A big, fancy, important building somewhere near Lake Geneva.

7 comments:

Arlene said...

I believe the french invented the clear broth otherwise known as consomme. You could've asked for that.

Brice Lord said...

I asked what kind of soup they had. They said vegetable. I asked if that was a broth soup. They said "no, cream soup." I then shot everyone, but everything around me still had cream in it, despite the bloodshed.

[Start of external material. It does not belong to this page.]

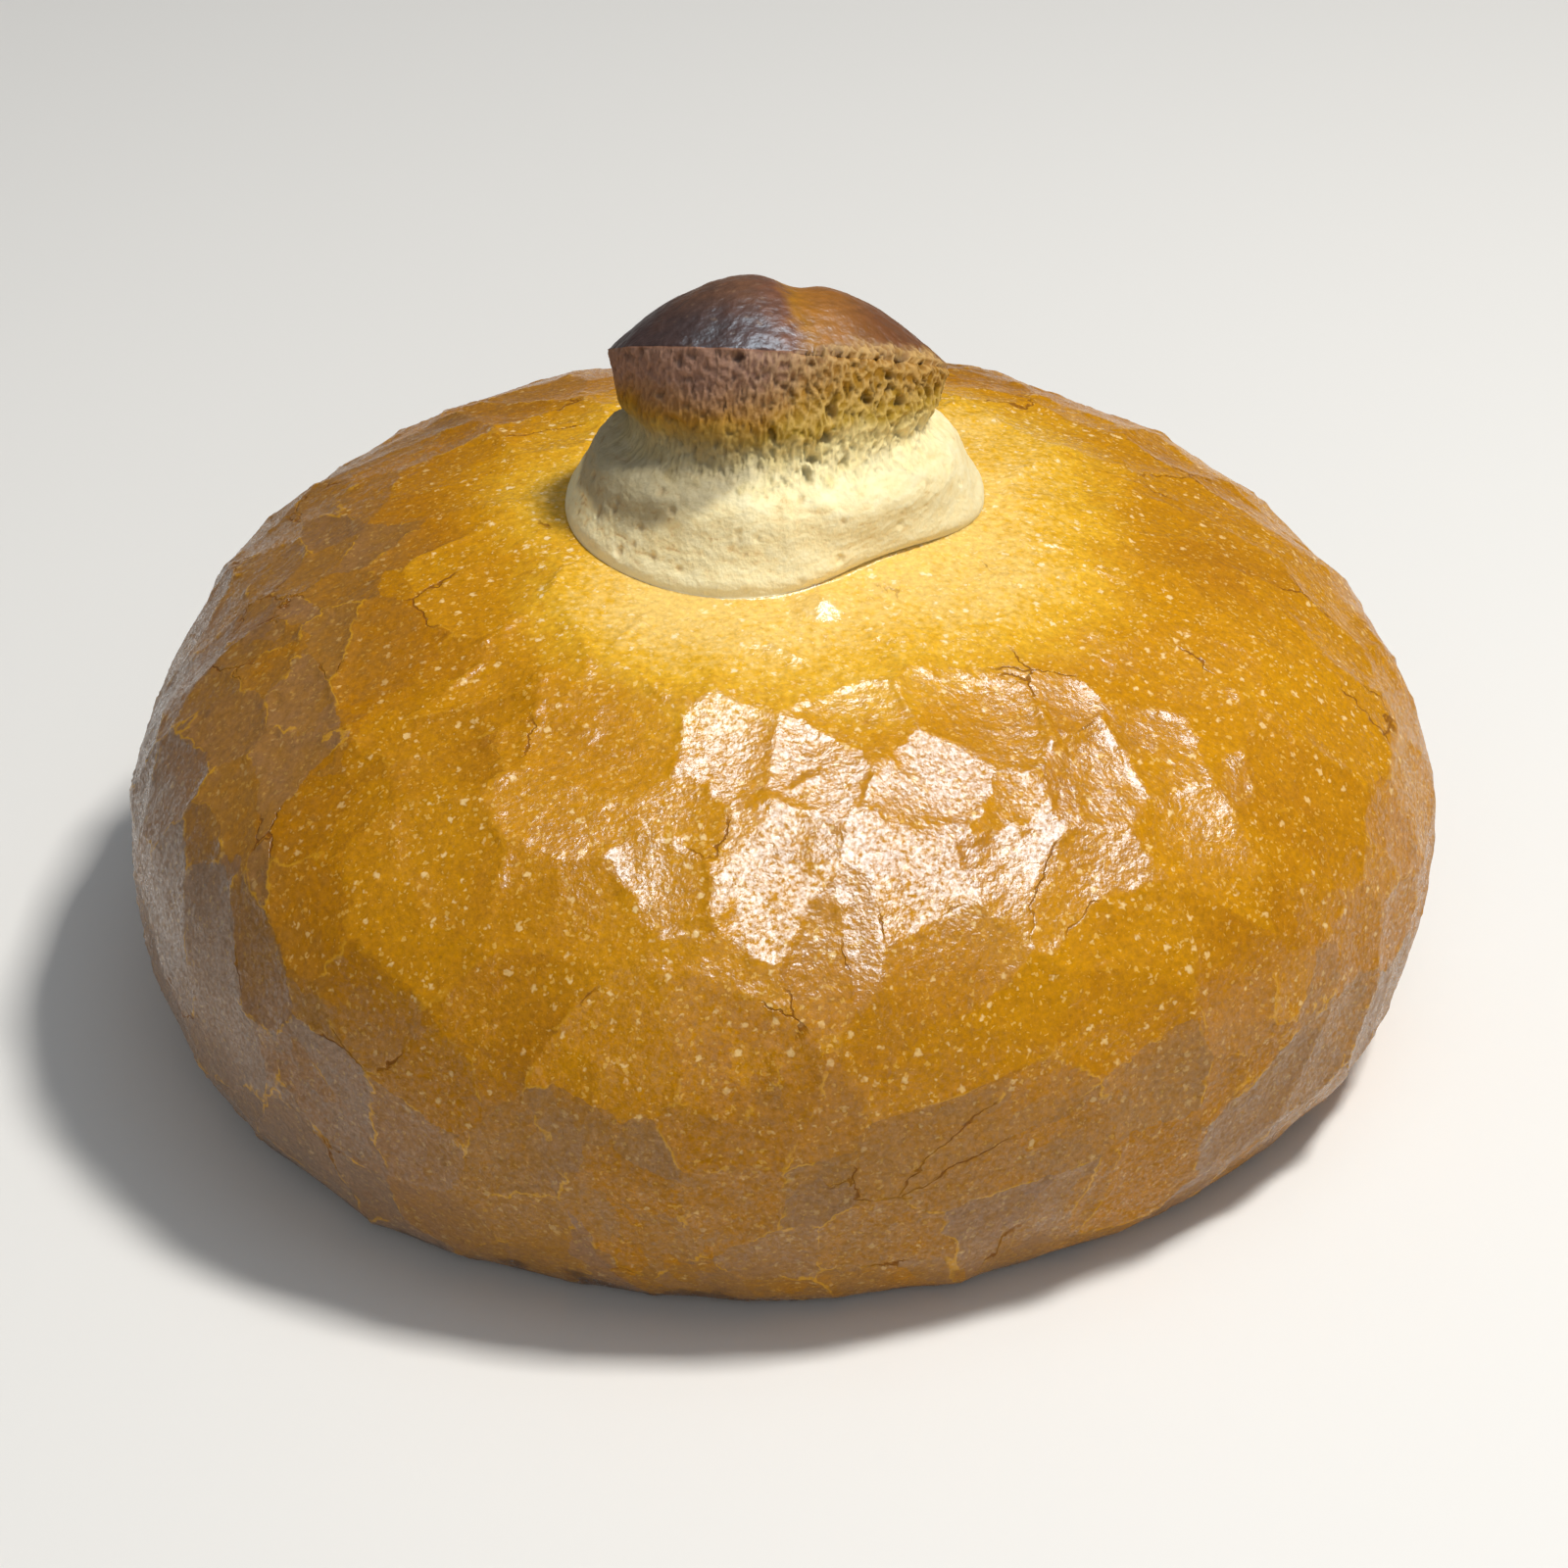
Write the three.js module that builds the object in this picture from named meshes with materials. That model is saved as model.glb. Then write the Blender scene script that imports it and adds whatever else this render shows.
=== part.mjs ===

Seriously, every "local" menu item was cream-based. Bad place to go if you're lactose intolerant.

Anonymous said...

note to self, don't trust seafood from landlocked mountainous countries?

Anonymous said...

Man, that sucks being sick while away from home, sorry to hear that!
But wait a minute....let's back up, tell us more about the huge dong?

Jenn N said...

That sucks you got sick. I got really sick on my last trip too. I had some Cipro with me, and that stuff is amazing. Don't leave home without it!

DAN said...

Why in FSM's name is the wake up call for 7am at 5am?

Dan said...

oh wait i guess you misspoke. i was so vicariously angry i couldn't focus.